Но еще важнее, что, связывая свой театр знаков с известной политической идеей, Брехт как бы оставляет смысл заявленным, но не завершенным. Разумеется, его театр идеологичен, и притом более открыто, чем у многих других: в нем есть определенная позиция по отношению к природе,
труду, расизму, фашизму, истории, войне, социальному отчуждению. Однако же это театр сознания, а не действия, он ставит вопрос, но не дает ответа; как и всякий язык литературы, он служит для того, чтобы нечто «высказать», а не «сделать». В конце каждой из пьес Брехта подразумевается обращенный к зрителю призыв: «Ищите выход» — во имя разгадки, вести к которой должна материальная форма спектакля; театр Брехта — осознание
несознательности, зрительный зал должен осознать несознательность, царящую на сцене. Оттого-то, очевидно, в брехтовском театре так много значения и так мало проповедей; система призвана здесь не передавать какое-либо позитивное сообщение (это не театр означаемых), а раскрывать зрителю глаза на то, что мир — это объект, требующий анализа (это театр означающих). Тем самым Брехт углубляет тавтологичность, всегда присущую литературе, которая сообщает значение, а не смысл вещей (под значением я всякий раз подразумеваю процесс выработки смысла, а не сам этот смысл). Сделанное Брехтом может служить образцом в силу того, что он действует смелее других: он подходит вплотную к определенному (в общем и целом — марксистскому) смыслу, но как только этот смысл начинает «густеть», затвердевать, становясь позитивным означаемым, Брехт его останавливает, оставляя в форме вопроса; отсюда особенность изображаемого в его театре исторического времени — это время кануна. Взаимное трение смысла (завершенного) и значения (приостановленного), столь тонко осуществленное в театре Брехта,—дело гораздо более дерзкое, трудное, а вместе с тем и необходимое, чем авангардистские попытки сдерживания смысла путем простого разрушения повседневного языка и театральных стереотипов. В неясном, невнятном вопросе (вроде тех, что могла задавать миру «философия абсурда») заключено гораздо меньше силы (меньше потрясения), чем в вопросе с совсем близким, но приторможенным ответом (как у Брехта); в литературе, с ее коннотативным строем, чистых вопросов не бывает — всякий вопрос уже есть ответ, только рассыпанный, рассеянный по кусочкам, из которых изливается смысл и тут же утекает прочь.

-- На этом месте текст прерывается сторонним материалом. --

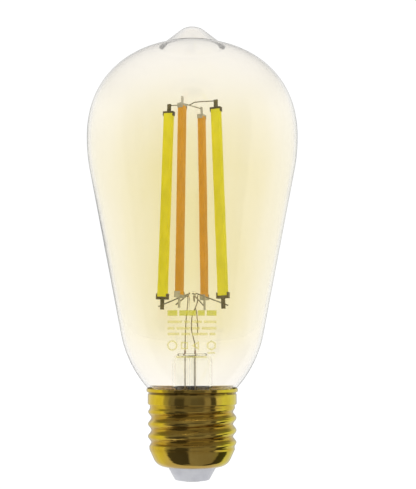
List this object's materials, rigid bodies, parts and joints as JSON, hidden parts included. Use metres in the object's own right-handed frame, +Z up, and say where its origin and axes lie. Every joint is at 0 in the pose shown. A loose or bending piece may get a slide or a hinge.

II. В чем, на ваш взгляд, смысл отмеченного вами перехода от «ангажированной» литературы времен Камю и Сартра к «абстрактной» литературе наших дней? Как вы расцениваете эту массовую, бросающуюся в глаза деполитизацию литературы, причем по большей части у писателей отнюдь не аполитичных и даже, в общем, «левых»? Считаете ли вы, что такая «нулевая степень» историчности — безмолвие, чреватое смыслом?
Явления культуры всегда соотносимы с теми или иными историческими «обстоятельствами»; в нынешней Деполитизации творчества можно усмотреть, например, связь (причинность, аналогию или родство) с политикой Хрущева или голлизмом — в том смысле, что писатели поддались общей атмосфере неучастия (правда, пришлось бы тогда объяснить, почему сталинизм или IV Республика в большей мере побуждали писателя к «ангажированному» творчеству!). Но если мы хотим толковать явления культуры, исходя из глубинных исторических процессов, то нужно сперва осмыслить во всей ее глубине самое историю (никто еще не объяснил нам, что такое голлизм). Что скрывается под открыто ангажированной литературой и под литературой внешне не ангажированной, что их, возможно, объединяет — все это может проясниться лишь позже; возможно, смысл истории выявится лишь тогда, когда мы сумеем свести воедино, например, сюрреализм, Сартра, Брехта, «абстрактную» литературу и даже структурализм как модусы (modes) одной и той же идеи. Эти «куски» литературы обретают смысл только будучи соотнесены с гораздо более крупными единствами; так, «эвристическую» (ищущую) литературу если не сегодня, то уже скоро нельзя будет понять вне функционального сопоставления с массовой культурой, ибо между ними складываются и уже сложились дополнительные отношения взаимного противодействия, разрушения, обмена и соучастия; в наши дни господствует взаимоприспособление культур (acculturation), так что вполне можно себе представить параллельную и вза-имоотносительную историю Нового романа и сентиментальных дамских журналов. В действительности как «ангажированную», так и «абстрактную» литературу мы сами же воспринимаем не исторически, а лишь диахронически; и та и другая литература (кстати, довольно скудные — по своему развитию они и в сравнение не идут с классицизмом, романтизмом или реализмом) представляют собой скорее различные моды (modes) — разумеется, без всякого оттенка несерьезности,— и в их чередовании я даже склонен видеть чисто формальное явление круговорота возможностей, которым, собственно, и определяется Мода.